For those unfamiliar, VAC bans are specialized restrictions that prevent hackers, crackers, and cheaters from playing on servers using VAC software. In short, this means Team Fortress 2 or Counter-Strike: Global Offensive players caught using cheats will be banned from playing on VAC servers, significantly diminishing those games' multiplayer capabilities.
When it comes to Steam refunds, players who have been VAC banned from a game cannot refund their game. So Counter-Strike: Global Offensive players cannot refund Global Offensive if they've been VAC banned. However, VAC bans only affect refunds on individual games. So if that same player purchases The Witcher 3 through the Steam store and needs a refund, they can successfully receive one as long as they follow the rest of the Steam refund rules.

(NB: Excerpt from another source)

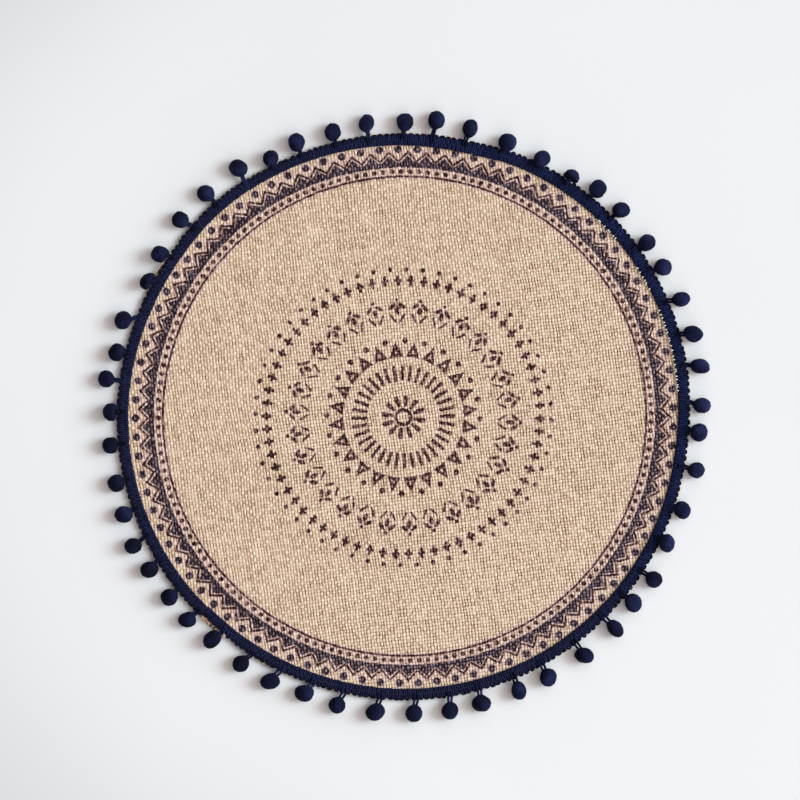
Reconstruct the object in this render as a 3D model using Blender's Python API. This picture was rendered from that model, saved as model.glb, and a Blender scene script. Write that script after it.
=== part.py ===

But the refund rules are loose, so ask for a refund anyway
Rules are rules, and more often than not, Valve will implement the rules they've officially laid out if you request a refund. But sometimes complications happen. A game may be accidentally left on for two hours, or an idling computer can cause a player to accidentally have more hours than they really played. Maybe an abysmally low quality game ends up working fine during its first 14 days owned, but on the 15th it breaks down.
That's life, and Valve gets that. So the company encourages consumers to send a refund request through Steam anyway even if they're technically ineligible. All refunds are handled by a Valve employee, so refunds are handled based on individual discretion. And remember, all refunds are made through the distribution service's Steam Support section.
So when in doubt, send a refund request out. It doesn't hurt, right?